Once the restaurant information is entered the software is installed on a central hosting station for use by a host/hostess or a similar employee responsible for taking reservations and greeting and seating walk-in customers. A customer desiring to dine at the restaurant either calls to schedule a reservation, calls ahead to place his/her name on a waiting list, or walks into the restaurant for seating at the earliest available time. A customer scheduling screen is provided in the software program. Customers calling to make a reservation are thereafter scheduled by entering the customer's name, desired reservation time, and number of persons comprising the customer's party into the customer scheduling screen. Call ahead and walk-in customers are entered into the scheduling screen by entering the customer's name, number of persons in the party, and time and date of arrival.

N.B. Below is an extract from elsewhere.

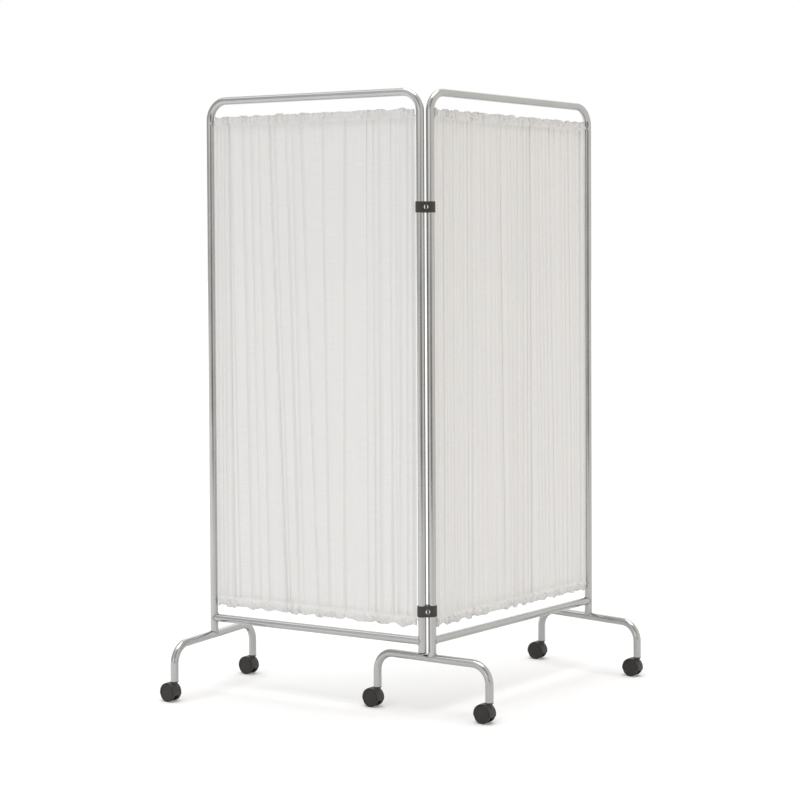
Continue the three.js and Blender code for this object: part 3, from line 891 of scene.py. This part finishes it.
def sag(out, flat_place, lowered, patchy, rows, seed, sag_depth, fine_depth):
    """Adds soft sags between the folds, and fine gathers that fade away from the wires."""
    height, _, puff, _ = rows
    from_wire = np.minimum(np.abs(top_wire_height - height), np.abs(height - bottom_wire_height))
    near_wire = np.exp(-np.maximum(from_wire - near_wire_start, 0) / near_wire_fade)
    broad = waves(flat_place, seed, *sag_waves)
    broad_low = waves(flat_place, seed + 1, *sag_waves)
    middling = waves(flat_place, seed + 2, *middling_waves)
    fine_top = waves(flat_place, seed + 3, *gather_waves)
    fine_low = waves(flat_place, seed + 4, *gather_waves)
    fine_hang = waves(flat_place, seed + 5, *hanging_waves)
    bow = np.sin(math.pi * lowered).clip(0, 1) ** sag_roundness
    out = out + sag_depth * bow * (broad * (1 - lowered) + broad_low * lowered)
    middling_level = middling_share + (1 - middling_share) * near_wire
    out = out + middling_depth * middling * middling_level * (1 - puff)
    out = out + fine_depth * fine_hang * (1 - near_wire)
    gathers = fine_top * (1 - lowered) + fine_low * lowered
    return out + gather_depth * near_wire * patchy * gathers * (1 - pocket_calm_share * puff)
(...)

The software comprises an algorithm for computing optimal seating arrangements based on the inputs received from the customer scheduling screen, data received from monitoring devices and/or from inputs generated by restaurant employees, and the restaurant information. The algorithm thereafter computes and generates a customer seating priority list. The customers are listed in order of seating in conjunction with the table assignment and estimated waiting time. The seating priority list is regenerated each time a new customer is scheduled and a new table becomes available.

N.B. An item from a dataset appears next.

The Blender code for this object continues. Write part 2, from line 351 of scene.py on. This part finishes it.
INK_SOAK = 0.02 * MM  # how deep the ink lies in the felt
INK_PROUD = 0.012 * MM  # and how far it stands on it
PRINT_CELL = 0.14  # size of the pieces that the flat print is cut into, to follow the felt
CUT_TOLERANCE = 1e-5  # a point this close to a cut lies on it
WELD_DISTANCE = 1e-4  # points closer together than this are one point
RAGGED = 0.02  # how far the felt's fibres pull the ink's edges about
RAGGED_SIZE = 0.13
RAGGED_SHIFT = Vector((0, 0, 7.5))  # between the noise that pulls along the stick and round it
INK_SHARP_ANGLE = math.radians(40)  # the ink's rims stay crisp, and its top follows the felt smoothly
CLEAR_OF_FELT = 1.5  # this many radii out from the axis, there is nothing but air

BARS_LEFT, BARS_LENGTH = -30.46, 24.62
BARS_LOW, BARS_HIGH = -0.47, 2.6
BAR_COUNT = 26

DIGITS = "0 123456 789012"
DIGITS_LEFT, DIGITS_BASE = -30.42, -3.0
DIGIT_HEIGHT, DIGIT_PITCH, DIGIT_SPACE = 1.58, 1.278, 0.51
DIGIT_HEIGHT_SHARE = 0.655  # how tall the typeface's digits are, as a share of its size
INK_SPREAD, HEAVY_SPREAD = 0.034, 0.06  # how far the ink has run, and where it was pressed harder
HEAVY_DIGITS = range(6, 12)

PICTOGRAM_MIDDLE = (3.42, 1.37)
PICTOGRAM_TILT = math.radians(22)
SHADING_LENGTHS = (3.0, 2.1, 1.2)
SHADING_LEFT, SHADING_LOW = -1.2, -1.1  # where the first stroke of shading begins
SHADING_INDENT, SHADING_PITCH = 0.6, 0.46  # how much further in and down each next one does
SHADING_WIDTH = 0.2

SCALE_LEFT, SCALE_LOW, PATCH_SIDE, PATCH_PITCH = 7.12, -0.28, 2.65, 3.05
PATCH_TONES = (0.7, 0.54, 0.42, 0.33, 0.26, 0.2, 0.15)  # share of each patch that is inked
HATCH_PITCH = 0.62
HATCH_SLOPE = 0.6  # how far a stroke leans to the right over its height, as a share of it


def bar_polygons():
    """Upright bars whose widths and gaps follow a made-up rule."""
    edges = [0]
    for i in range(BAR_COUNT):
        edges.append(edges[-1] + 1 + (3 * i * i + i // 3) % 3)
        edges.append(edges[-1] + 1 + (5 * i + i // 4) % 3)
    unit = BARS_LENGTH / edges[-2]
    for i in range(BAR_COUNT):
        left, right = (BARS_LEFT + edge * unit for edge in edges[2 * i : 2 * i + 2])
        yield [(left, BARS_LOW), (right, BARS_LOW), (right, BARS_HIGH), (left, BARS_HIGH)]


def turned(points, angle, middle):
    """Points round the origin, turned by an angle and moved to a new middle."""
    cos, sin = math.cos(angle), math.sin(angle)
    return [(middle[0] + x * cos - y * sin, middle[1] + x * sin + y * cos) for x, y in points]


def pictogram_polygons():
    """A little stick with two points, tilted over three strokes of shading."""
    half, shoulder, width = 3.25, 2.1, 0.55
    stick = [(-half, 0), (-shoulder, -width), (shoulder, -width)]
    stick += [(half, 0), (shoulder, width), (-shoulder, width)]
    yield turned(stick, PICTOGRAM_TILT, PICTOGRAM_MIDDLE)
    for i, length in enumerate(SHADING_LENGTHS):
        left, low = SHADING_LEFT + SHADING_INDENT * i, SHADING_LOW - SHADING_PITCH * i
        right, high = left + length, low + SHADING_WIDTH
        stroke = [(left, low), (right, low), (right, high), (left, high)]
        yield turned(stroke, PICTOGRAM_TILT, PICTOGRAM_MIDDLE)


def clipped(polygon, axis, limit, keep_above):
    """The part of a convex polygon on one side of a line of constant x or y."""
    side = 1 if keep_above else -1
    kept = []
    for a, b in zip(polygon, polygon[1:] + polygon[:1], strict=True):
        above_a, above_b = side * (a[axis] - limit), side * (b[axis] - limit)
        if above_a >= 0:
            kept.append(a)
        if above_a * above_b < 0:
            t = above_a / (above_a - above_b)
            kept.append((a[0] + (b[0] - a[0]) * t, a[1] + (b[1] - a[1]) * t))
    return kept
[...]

In accordance with a first embodiment of the invention each table and/or each chair within the restaurant is equipped with a monitoring device for monitoring activity at each table. Each chair is assigned to a predetermined table. The monitoring device comprises a sensor for detecting movement of the table or chair on which it is installed, a microprocessor for processing data from the sensor, a memory chip for storing flash memory thereon, and a transmitter for transmitting data to and from other monitoring devices and/or the central hosting station. The monitoring device may further comprise a light-emitting diode (LED) for indicating whether the device is functioning properly. The power source comprises a battery or similar local power providing device known to those skilled in the art. The monitoring device on each chair assigned to a predetermined table is programmed to communicate with its assigned table only. The table thereafter collects the signals from each chair's monitoring device and communicates a signal to the central hosting station when movement at the table is detected.

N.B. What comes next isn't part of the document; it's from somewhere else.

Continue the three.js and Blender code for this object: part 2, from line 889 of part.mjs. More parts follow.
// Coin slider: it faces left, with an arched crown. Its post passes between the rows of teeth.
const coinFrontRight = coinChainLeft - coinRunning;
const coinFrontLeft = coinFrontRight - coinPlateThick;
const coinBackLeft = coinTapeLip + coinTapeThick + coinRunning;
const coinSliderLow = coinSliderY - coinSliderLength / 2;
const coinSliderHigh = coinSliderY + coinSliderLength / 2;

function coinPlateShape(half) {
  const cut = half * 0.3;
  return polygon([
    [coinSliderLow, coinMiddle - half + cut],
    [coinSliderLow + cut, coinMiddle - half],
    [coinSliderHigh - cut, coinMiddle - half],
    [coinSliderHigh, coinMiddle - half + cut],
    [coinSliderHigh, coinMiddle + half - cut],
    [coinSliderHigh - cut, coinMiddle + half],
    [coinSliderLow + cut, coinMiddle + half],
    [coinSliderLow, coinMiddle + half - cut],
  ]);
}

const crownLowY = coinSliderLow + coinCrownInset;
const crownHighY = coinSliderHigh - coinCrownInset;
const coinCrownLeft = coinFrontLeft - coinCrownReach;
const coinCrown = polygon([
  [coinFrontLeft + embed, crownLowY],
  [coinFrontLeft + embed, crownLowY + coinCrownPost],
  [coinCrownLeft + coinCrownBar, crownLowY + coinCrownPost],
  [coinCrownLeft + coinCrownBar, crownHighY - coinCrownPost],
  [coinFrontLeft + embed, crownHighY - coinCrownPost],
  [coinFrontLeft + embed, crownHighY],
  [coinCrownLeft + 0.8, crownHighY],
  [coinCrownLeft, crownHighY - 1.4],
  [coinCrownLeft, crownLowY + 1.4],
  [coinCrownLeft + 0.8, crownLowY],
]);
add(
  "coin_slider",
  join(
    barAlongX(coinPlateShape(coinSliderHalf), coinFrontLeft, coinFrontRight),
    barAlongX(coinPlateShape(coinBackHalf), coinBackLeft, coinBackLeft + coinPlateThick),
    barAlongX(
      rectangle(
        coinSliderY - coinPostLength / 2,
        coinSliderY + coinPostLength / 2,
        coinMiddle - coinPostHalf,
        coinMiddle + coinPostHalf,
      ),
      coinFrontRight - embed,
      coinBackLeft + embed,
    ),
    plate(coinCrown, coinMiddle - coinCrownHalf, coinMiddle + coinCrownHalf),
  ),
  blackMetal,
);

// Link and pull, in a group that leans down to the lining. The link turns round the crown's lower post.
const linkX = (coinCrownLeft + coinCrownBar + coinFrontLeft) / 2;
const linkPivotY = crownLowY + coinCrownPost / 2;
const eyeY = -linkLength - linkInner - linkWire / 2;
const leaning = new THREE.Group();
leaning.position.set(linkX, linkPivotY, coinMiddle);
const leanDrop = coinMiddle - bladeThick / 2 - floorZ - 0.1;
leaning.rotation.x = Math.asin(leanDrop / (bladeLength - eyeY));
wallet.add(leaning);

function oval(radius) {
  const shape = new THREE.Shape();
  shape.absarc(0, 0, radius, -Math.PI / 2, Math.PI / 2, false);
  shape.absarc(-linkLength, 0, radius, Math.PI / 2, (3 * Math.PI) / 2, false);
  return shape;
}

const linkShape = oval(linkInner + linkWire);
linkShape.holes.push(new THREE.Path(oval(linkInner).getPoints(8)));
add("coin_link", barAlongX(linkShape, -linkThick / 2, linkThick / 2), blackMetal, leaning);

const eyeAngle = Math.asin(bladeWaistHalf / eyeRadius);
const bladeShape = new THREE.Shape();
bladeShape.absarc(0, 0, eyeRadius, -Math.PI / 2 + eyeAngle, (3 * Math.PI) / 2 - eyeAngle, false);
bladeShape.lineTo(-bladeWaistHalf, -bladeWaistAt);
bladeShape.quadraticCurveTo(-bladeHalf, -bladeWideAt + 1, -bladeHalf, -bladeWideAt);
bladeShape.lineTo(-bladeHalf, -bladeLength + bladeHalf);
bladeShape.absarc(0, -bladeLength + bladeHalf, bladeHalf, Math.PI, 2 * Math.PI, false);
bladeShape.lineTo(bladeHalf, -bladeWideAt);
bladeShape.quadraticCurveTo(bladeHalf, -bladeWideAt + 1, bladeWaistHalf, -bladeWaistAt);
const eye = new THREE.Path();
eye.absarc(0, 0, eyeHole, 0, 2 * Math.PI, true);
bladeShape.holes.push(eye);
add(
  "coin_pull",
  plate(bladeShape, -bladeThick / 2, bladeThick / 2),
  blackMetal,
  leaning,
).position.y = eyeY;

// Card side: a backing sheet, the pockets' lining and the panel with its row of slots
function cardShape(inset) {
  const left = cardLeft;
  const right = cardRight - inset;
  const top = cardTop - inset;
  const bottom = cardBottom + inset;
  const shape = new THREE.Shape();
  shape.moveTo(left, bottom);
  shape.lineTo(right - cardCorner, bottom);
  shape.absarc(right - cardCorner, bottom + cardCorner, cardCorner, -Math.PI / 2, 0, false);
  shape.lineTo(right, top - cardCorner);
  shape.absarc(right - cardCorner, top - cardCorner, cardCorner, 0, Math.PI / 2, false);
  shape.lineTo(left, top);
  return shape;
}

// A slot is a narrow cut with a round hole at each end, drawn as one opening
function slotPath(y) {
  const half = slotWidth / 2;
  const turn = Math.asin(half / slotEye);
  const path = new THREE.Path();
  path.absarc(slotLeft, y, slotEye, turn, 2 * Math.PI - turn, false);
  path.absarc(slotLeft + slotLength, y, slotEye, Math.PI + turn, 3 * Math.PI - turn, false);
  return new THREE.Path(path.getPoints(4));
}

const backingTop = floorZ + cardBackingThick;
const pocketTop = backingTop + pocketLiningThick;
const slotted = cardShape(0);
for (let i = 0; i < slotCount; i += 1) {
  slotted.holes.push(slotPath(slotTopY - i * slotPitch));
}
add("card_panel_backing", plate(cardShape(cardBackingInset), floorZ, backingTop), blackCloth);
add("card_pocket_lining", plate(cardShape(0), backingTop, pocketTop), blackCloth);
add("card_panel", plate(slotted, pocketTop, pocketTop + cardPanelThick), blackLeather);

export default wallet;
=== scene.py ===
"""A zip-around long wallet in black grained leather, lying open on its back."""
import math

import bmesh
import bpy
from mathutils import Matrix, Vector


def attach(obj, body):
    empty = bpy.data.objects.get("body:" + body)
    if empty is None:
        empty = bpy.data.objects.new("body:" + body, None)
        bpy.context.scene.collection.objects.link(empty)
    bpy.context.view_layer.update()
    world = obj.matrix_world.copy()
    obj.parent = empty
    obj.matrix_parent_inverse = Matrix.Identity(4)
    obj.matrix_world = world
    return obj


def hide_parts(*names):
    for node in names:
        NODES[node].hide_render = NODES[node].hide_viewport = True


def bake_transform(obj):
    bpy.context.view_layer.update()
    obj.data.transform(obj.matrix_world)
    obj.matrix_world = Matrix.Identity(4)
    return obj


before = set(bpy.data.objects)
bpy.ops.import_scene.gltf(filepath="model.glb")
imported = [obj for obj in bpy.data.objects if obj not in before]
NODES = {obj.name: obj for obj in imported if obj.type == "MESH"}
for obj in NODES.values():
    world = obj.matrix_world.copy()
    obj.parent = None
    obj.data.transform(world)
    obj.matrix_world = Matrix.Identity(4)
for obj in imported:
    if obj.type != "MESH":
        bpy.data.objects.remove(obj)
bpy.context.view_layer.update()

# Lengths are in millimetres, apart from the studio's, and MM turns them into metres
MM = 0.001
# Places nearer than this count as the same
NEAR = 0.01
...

In accordance with a second embodiment of the invention monitoring devices are assigned to designated users, such as the host/hostess, wait staff, bussers, or kitchen staff. The assigned monitoring devices are similar to those utilized with respect to tables and chairs, with the exclusion of the sensor for detecting movement, and further comprising a keypad or similar means for entering desired restaurant information and a display for communicating information to the user. The user manually activates the monitoring device to transmit data to monitoring devices assigned to other designated users and/or the central hosting station. The user can also receive data from monitoring devices assigned to other users and/or the central hosting station. In this manner, the user can communicate with restaurant staff and the central hosting station.

The central hosting station comprises a receiver for receiving signals from the tables and/or monitoring device assigned to one or more designated users. Once a signal is received from an identified table and/or monitoring devices assigned to one or more designated users the software processes the signal and notifies the host/hostess of the identified table's activity. The host/hostess can thereby determine that customers have been seated at the identified table or that the table is now free and will be available for seating shortly. The host/hostess thereafter marks the table as seated or empty.

The table monitoring device may further be networked with an order entry system within the restaurant, which links the orders entered and bills paid. The host/hostess station further receives the signals that an order has been entered, served, or the bill paid. Accordingly, the table will be marked as served, paid out, bussed, or empty in the system.

If the table is marked as paid out, bussed, or empty, the table is going to be available for seating shortly, so the software, or, alternatively, the host/hostess indicates in the computer that the table is available and the software recalculates the seating priority list and assigns waiting customers accordingly.

The table monitoring devices, chair monitoring devices, and monitoring devices assigned to designated users are part of a mesh network system of wireless devices. The chair monitoring devices communicate to the table monitoring device which thereafter communicates with the central hosting station via a wireless network. Likewise, the monitoring devices assigned to designated users communicate with the central hosting station via a wireless network. Each table monitoring device is an individual node and likewise the chair monitoring devices each define an individual node. Monitoring devices assigned to designated users would constitute additional nodes.

The central hosting station comprises the network router, which sends and receives messages to and from all nodes. Mesh networks comprise a plurality of wireless communication devices wherein signals sent between the nodes and the network router are re-transmitted by a node in the event the signal did not reach the intended destination. For example, if the network router sends a signal to a node 5, but due to location, the message cannot reach node 5 but does reach a node 4, node 4 will re-transmit the signal to node 5 without reconfiguration or re-transmission by the network router. Mesh networks have been developed by researchers at several universities including Massachusetts Institute of Technology and the University of California at Berkeley, and several companies developing wireless communications. The table management system of the present invention utilizes custom manufactured mesh networking device components similar to those manufactured by Crossbow Technology, Inc.

Referring now to FIG. 2, there is shown a diagram of the inputs to the table management system of the present invention. The central hosting station comprising the provided software receives the inputs as described herein and computes a customer seating priority list. As new inputs are received by the central hosting station, the software recomputes the seating priority to achieve maximum revenue realized by the restaurant while minimizing customer waiting time.

Although preferred embodiments of the invention have been illustrated in the accompanying Drawings and described in the foregoing Summary and Detailed Description, it will be understood that the invention is not limited to the embodiments disclosed, but is capable of numerous rearrangements, modifications, and substitutions of parts and elements without departing from the spirit of the invention.